Is Baccalaureate in Nursing Worth It?

Changes in the Return to Education, 2000-2008
Laughing medical personel standing in a corridor having a conversation.

Obtaining a baccalaureate degree in nursing after finishing the initial associate degree within five years increases lifetime earnings between 2.6 and 5.1 percent, a new study shows.

The Issue:

Increasing studies show that baccalaureate degree in nursing (BSN) bestows benefits on both the registered nurse (RN) and the patients they care for. If higher education is not perceived to be valuable, then RNs may be less likely to enroll in a BSN program. This study examines whether the return to baccalaureate education changed for RNs in the first decade of the 2000s.

Key Findings

  • In 2004 and in 2008, the starting wages for BSN and associate degree (AD) nurses were higher than in 2000.

  • For those who enter nursing with an AD, completing a BSN led to higher lifetime earnings.

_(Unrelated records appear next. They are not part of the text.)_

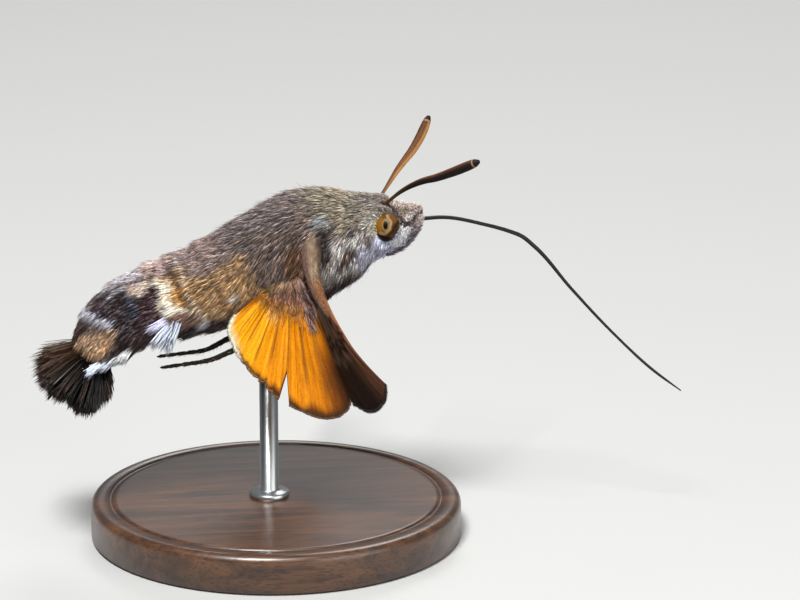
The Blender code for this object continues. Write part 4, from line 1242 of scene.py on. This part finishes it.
def shoulder(word, side):
    """The thick front edge at the forewing's root: an oval tube along the edge that tapers outwards, with a
    knob at its top, under short scales that lie along it."""
    share = np.linspace(0, 1, SHOULDER_ROWS)
    wing_share = share * SHOULDER_REACH
    ahead = AHEAD * (1, side, 1)
    shift, wide, thick = smooth(wing_share, SHOULDER[:, 0], SHOULDER[:, 1:]).T
    path = forewing_sheet(np.full(SHOULDER_ROWS, 0.05), wing_share, side) + shift[:, None] * ahead
    path[:, 2] += 0.35 * (1 - step(share, 0.0, 0.12))
    along = unit(np.gradient(path, axis=0))
    across = square_to(ahead, along)
    over = np.cross(across, along)
    over *= np.sign(over[:, 1:2] * side)
    sizes = np.stack([wide, thick], 1) * (round_end(share, 0.08) * round_end(1 - share, 0.1))[:, None]
    turn = all_round(SHOULDER_SIDES)[:, None]
    rings = path[:, None] + sizes[:, None, :1] * np.cos(turn) * across[:, None]
    rings = rings + sizes[:, None, 1:] * np.sin(turn) * over[:, None]
    # The skin is darker than its scales: painted shade under them.
    shade = shoulder_colours(share[:, None], np.cos(turn[:, 0])) * 0.6
    uv = unwrap(share[:, None], turn[:, 0] / FULL_TURN)
    lofted(f"forewing_shoulder_{word}", rings, "moth skin", shade, uv)

    count = SHOULDER_SCALES
    at = draw.uniform(0.02, 0.94, count)
    turn = draw.uniform(0, FULL_TURN, count)
    middle, along, across, over, sizes = read_along(at, share, path, along, across, over, sizes)
    across = np.cos(turn)[:, None] * across
    over = np.sin(turn)[:, None] * over
    out = unit(across / sizes[:, :1] + over / sizes[:, 1:])
    root = middle + sizes[:, :1] * across + sizes[:, 1:] * over - 0.02 * out
    shade = shoulder_colours(at, np.cos(turn)) * draw.uniform(0.6, 1.3, (count, 1))
    coat(f"forewing_shoulder_coat_{word}", root, square_to(along, out), out,
         draw.uniform(0.3, 0.6, count), draw.uniform(0.04, 0.075, count),
         np.radians(draw.uniform(4, 14, count)), 0.1, draw.normal(0, 0.06, count), shade,
         unwrap(at, turn / FULL_TURN), dark=0.7)


def wings(word, side):
    """Both wings of one side, the forewing's thick edge, the fringes of their outer edges and the hair
    scales at their roots."""
    hind = ("hindwing", hindwing_sheet, HINDWING_VEINS, side)
    fore = ("forewing", forewing_sheet, FOREWING_VEINS, side)
    first = HINDWING_REACH[0, 0]
    spread = HINDWING_REACH[-1, 0] - first
    tear = (TEAR_ANGLE + np.linspace(-1.2, 1.2, 33) * TEAR_HALF_ANGLE - first) / spread if side < 0 else ()
    made = wing(f"hindwing_membrane_{word}", *hind, "hindwing scales", hindwing_colours, tear)
    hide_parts(f"hindwing_{word}")
    made = wing(f"forewing_membrane_{word}", *fore, "forewing scales", forewing_colours)
    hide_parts(f"forewing_{word}")
    shoulder(word, side)

    at = draw.uniform(0.0, 1.0, HINDWING_FRINGE_SCALES)
    near_tear = np.abs(at * spread + first - TEAR_ANGLE) < TEAR_HALF_ANGLE * 1.1
    at = at[~(near_tear & (side < 0))]
    pale = step(at, 0.68, 0.8)
    ochre = step(at, 0.3, 0.5) * (draw.random(len(at)) < 0.5)
    shade = layered("#54361d", ("#8f5c22", ochre), ("#d3cdb6", pale))
    fringe(f"hindwing_fringe_{word}", *hind, at, 0.2 + 0.12 * pale, shade)

    at = draw.uniform(0.06, 0.98, HINDWING_HAIR_SCALES)
    share = np.abs(draw.normal(0, 0.13, len(at))).clip(0, 0.4)
    luck = draw.random(len(at))
    shade = layered(
        "#ab8568",
        ("#bd8d78", step(share, 0.0, 0.08)),
        ("#9c7f52", step(at, 0.7, 0.9)),
        ("#d48c22", 0.85 * step(share, 0.08, 0.24)),
        ("#5a3d2e", 0.85 * (luck < 0.2) * (1 - step(share, 0.06, 0.2))),
        ("#d9bda8", 0.5 * (luck > 0.92)),
    )
    wing_hairs(f"hindwing_hair_{word}", *hind, at, share, 1.2 - 1.5 * share, shade, thin=0.7)

    at = draw.uniform(0.0, 0.15, HINDWING_FRONT_SCALES)
    share = np.abs(draw.normal(0, 0.16, len(at))).clip(0, 0.34)
    pale = 0.8 * (draw.random(len(at)) < 0.25)
    dark = 0.8 * (draw.random(len(at)) < 0.25)
    shade = layered("#9a7468", ("#c9b4b6", pale), ("#3c2826", dark))
    wing_hairs(f"hindwing_front_hair_{word}", *hind, at, share, 1.1, shade)

    at = draw.uniform(0.02, 0.98, HINDWING_DOWN_SCALES)
    share = draw.uniform(0, 0.3, len(at))
    wing_hairs(f"hindwing_down_{word}", *hind, at, share, 1.2, linear("#a0805c"), upper=False)

    at = draw.uniform(0.0, 1.0, FOREWING_FRINGE_SCALES)
    fringe(f"forewing_fringe_{word}", *fore, at, 0.35, linear("#1e140e"))

    at = draw.uniform(0.1, 0.98, FOREWING_HAIR_SCALES)
    share = draw.uniform(0, 0.2, len(at))
    wing_hairs(f"forewing_hair_{word}", *fore, at, share, 1.3, linear("#7d6858"))


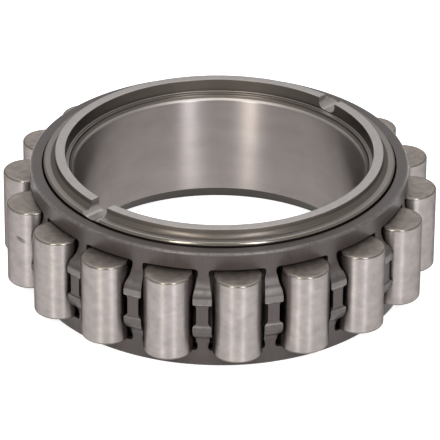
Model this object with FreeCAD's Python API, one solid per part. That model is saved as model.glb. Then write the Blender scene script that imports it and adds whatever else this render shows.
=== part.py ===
import FreeCAD
import Part

import math
import os

# A cylindrical roller bearing for a gearbox shaft, without an outer ring: its rollers run
# straight in the bore of a gear or a housing. The inner ring carries a rib at each end of its
# raceway and, above the upper rib, a lip with two rounded slots for a locating pin. Inside
# the lip a counterbore steps down to the ground bore. A one-piece window cage of pressed steel
# surrounds the ribs. Its bars start inside the pitch circle and bow outwards past it, where
# their wings guide the rollers.
#
# The bearing lies flat. Z is its axis, z = 0 its lower end face, and the slots lie on X.
# All sizes are in millimetres, and all angles in degrees.

# Inner ring, radially from the bore outwards
BORE_DIA = 90.0
COUNTERBORE_STEP = 2.6
LIP_WALL = 3.15
SHOULDER_WIDTH = 3.65
RIB_HEIGHT = 2.1

# Inner ring, along the axis
LOWER_RIB = 6.2
UPPER_RIB = 7.4
LIP_HEIGHT = 2.7
COUNTERBORE_DEPTH = 4.2

# Inner ring, the step between the counterbore and the bore, and the lead-in at the lower end
STEP_DEPTH = 0.8
STEP_CONE_RADIAL = 1.4
STEP_CONE_AXIAL = 1.3
LEAD_IN_RADIAL = 3.8
LEAD_IN_AXIAL = 5.0

# Inner ring, the ribs' edges and the pin slots
RIB_EDGE = 0.8
PIN_SLOT_WIDTH = 6.8
PIN_SLOT_DEPTH = 4.4
PIN_SLOT_CORNER = 2.2

# Rollers
ROLLER_COUNT = 18
ROLLER_DIA = 15.0
ROLLER_LENGTH = 26.5
RACE_GAP = 0.05
RIB_GAP = 0.05
FIRST_ROLLER_ANGLE = 11.0

# Cage, the pressed sheet
SHEET = 1.8
CAGE_GUIDE_GAP = 0.65
CAGE_SETBACK = 0.1
CAGE_EDGE = 1.2
WALL_INSET = 1.3
BAR_REACH = 2.5
BAR_LAND_HALF = 6.4
BAR_SLOPE_LENGTH = 3.2
RECESS_HALF = 3.8
RECESS_DEPTH = 0.5

# Cage, the punched windows
WINDOW_END_GAP = 0.7
WINDOW_SIDE_GAP = 0.95
WINDOW_RECESS_GAP = 1.5
WING_GAP = 0.4
WING_LENGTH = 3.0
WING_TAPER = 3.2

# Radii that follow
bore_r = BORE_DIA / 2
counterbore_r = bore_r + COUNTERBORE_STEP
lip_r = counterbore_r + LIP_WALL
rib_r = lip_r + SHOULDER_WIDTH
raceway_r = rib_r - RIB_HEIGHT
roller_r = ROLLER_DIA / 2
pitch_r = raceway_r + RACE_GAP + roller_r
flange_r = rib_r + CAGE_GUIDE_GAP
wall_r = pitch_r - WALL_INSET
bar_r = pitch_r + BAR_REACH

# Heights that follow
roller_z = LOWER_RIB + RIB_GAP
raceway_top_z = roller_z + ROLLER_LENGTH + RIB_GAP
shoulder_z = raceway_top_z + UPPER_RIB
lip_top_z = shoulder_z + LIP_HEIGHT
middle_z = roller_z + ROLLER_LENGTH / 2
cage_half = middle_z - CAGE_SETBACK
window_half = ROLLER_LENGTH / 2 + WINDOW_END_GAP

ORIGIN = FreeCAD.Vector(0, 0, 0)
X_AXIS = FreeCAD.Vector(1, 0, 0)
Z_AXIS = FreeCAD.Vector(0, 0, 1)
FULL_TURN = 360.0
MATCH = 0.001


def face_of(corners):
    """The flat face inside a closed outline of straight lines."""
    return Part.Face(Part.makePolygon(corners + corners[:1]))


def turned(section):
    """The solid that a lathe makes from a half section given as (radius, height)."""
    corners = [FreeCAD.Vector(r, 0, z) for r, z in section]
    return face_of(corners).revolve(ORIGIN, Z_AXIS, FULL_TURN)


def roller_angles():
    return [FIRST_ROLLER_ANGLE + i * FULL_TURN / ROLLER_COUNT for i in range(ROLLER_COUNT)]


def ring_section():
    """Half section of the inner ring: up its inner side, then down its outer side."""
    floor_z = lip_top_z - COUNTERBORE_DEPTH
    step_z = floor_z - STEP_DEPTH
    step_r = bore_r + STEP_CONE_RADIAL
    inner_side = [
        (bore_r + LEAD_IN_RADIAL, 0),
        (bore_r, LEAD_IN_AXIAL),
        (bore_r, step_z - STEP_CONE_AXIAL),
        (step_r, step_z),
        (step_r, floor_z),
        (counterbore_r, floor_z),
        (counterbore_r, lip_top_z),
    ]
    outer_side = [
        (lip_r, lip_top_z),
        (lip_r, shoulder_z),
        (rib_r - RIB_EDGE, shoulder_z),
        (rib_r, shoulder_z - RIB_EDGE),
        (rib_r, raceway_top_z),
        (raceway_r, raceway_top_z),
        (raceway_r, LOWER_RIB),
        (rib_r, LOWER_RIB),
        (rib_r, RIB_EDGE),
        (rib_r - RIB_EDGE, 0),
    ]
    return inner_side + outer_side


def is_along_x_at(edge, height):
    """Whether a straight edge runs along X at a height."""
    start, end = (vertex.Point for vertex in edge.Vertexes)
    return start.y == end.y and abs(start.z - height) + abs(end.z - height) < MATCH


def slot_cutter():
    """A bar along X with two rounded lower edges, through both sides of the lip at once."""
    height = PIN_SLOT_DEPTH + PIN_SLOT_WIDTH
    corner = FreeCAD.Vector(-rib_r, -PIN_SLOT_WIDTH / 2, lip_top_z - PIN_SLOT_DEPTH)
    bar = Part.makeBox(2 * rib_r, PIN_SLOT_WIDTH, height, corner)
    lower_edges = [e for e in bar.Edges if is_along_x_at(e, corner.z)]
    return bar.makeFillet(PIN_SLOT_CORNER, lower_edges)


def inner_ring():
    return turned(ring_section()).cut(slot_cutter())


def roller():
    """One roller, standing in its place on the X axis."""
    return Part.makeCylinder(roller_r, ROLLER_LENGTH, FreeCAD.Vector(pitch_r, 0, roller_z))


def cage_section():
    """Half section of the sheet: flange, wall, slope and bar, mirrored about its middle."""
    slope_top = BAR_LAND_HALF + BAR_SLOPE_LENGTH
    slope_angle = math.atan2(bar_r - wall_r, BAR_SLOPE_LENGTH)
    bend_shift = SHEET * math.tan(slope_angle / 2)
    outside = [
        (flange_r, cage_half),
        (wall_r - CAGE_EDGE, cage_half),
        (wall_r, cage_half - CAGE_EDGE),
        (wall_r, slope_top),
        (bar_r, BAR_LAND_HALF),
        (bar_r, RECESS_HALF),
        (bar_r - RECESS_DEPTH, RECESS_HALF - RECESS_DEPTH),
    ]
    inside = [
        (flange_r, cage_half - SHEET),
        (wall_r - SHEET, cage_half - SHEET),
        (wall_r - SHEET, slope_top - bend_shift),
        (bar_r - SHEET, BAR_LAND_HALF - bend_shift),
    ]
    lower_outside = [(r, -z) for r, z in outside[::-1]]
    lower_inside = [(r, -z) for r, z in inside]
    corners = outside + lower_outside + lower_inside + inside[::-1]
    return [(r, middle_z + z) for r, z in corners]


def window_cutter():
    """The punch for the window on the X axis: narrow at the wings, wider at ends and recess."""
    end_half = roller_r + WINDOW_SIDE_GAP
    wing_half = roller_r + WING_GAP
    recess_half = roller_r + WINDOW_RECESS_GAP
    wing_z = RECESS_HALF + WING_LENGTH
    quarter = [
        (end_half, window_half),
        (end_half, wing_z + WING_TAPER),
        (wing_half, wing_z),
        (wing_half, RECESS_HALF),
        (recess_half, RECESS_HALF),
    ]
    right = quarter + [(y, -z) for y, z in quarter[::-1]]
    outline = right + [(-y, z) for y, z in right[::-1]]
    start_r = wall_r - 2 * SHEET
    corners = [FreeCAD.Vector(start_r, y, middle_z + z) for y, z in outline]
    return face_of(corners).extrude(X_AXIS * (bar_r + SHEET - start_r))


def cage():
    window = window_cutter()
    windows = [window.rotated(ORIGIN, Z_AXIS, angle) for angle in roller_angles()]
    return turned(cage_section()).cut(windows)


def export(name, shape):
    shape.exportStep(f"parts/{name}.step")
    print(f"{name}: {shape.Volume:.1f} mm3, {len(shape.Solids)} solid, valid {shape.isValid()}")


def main():
    os.makedirs("parts", exist_ok=True)
    export("inner_ring", inner_ring())
    export("cage", cage())
    for number, angle in enumerate(roller_angles(), 1):
        export(f"roller_{number:02d}", roller().rotated(ORIGIN, Z_AXIS, angle))


main()
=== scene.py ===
"""A gearbox roller bearing without an outer ring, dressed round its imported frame.

The inner ring, the pressed cage and each roller are remodelled here with their rounded edges,
at the sizes of the frame. All lengths are in metres, in the frame's own axes.
"""

import math

import bmesh
import bpy
from bpy.props import FloatProperty, FloatVectorProperty, IntProperty, PointerProperty
from mathutils import Matrix, Vector


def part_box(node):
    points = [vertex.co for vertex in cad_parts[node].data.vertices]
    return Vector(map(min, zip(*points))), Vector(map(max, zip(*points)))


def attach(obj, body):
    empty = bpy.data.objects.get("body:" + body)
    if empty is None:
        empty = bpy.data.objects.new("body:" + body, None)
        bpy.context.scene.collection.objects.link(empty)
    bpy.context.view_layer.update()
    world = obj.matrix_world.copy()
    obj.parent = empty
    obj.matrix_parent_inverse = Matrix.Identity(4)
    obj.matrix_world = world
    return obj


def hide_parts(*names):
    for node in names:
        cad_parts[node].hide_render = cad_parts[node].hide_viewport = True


bl_info = {
    "name": "Gearbox roller bearing",
    "version": (1, 0, 0),
    "blender": (4, 5, 0),
    "location": "View3D > Sidebar > Bearing",
    "description": "Builds an inner ring, a pressed window cage and its rollers",
    "category": "Object",
}

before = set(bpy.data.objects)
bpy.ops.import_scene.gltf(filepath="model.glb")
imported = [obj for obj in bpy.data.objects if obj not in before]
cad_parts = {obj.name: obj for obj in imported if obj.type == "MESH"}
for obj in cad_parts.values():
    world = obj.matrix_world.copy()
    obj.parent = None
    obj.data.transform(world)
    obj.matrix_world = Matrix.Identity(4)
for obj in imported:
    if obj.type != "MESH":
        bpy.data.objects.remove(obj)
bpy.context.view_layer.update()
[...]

  • Obtaining a BSN is associated with a higher likelihood of being an advanced practice registered nurse.

Conclusion:

Baccalaureate education is beneficial to both RNs and their patients and it is important to keep this growing trend of baccalaureate education moving in a forward momentum.

About the Study:

Nationally representative surveys of RNs from 2000, 2004, and 2008 were used to measure the relationships between education, experience and wages. The primary outcome variable was the hourly wage in the RN’s principal nursing position.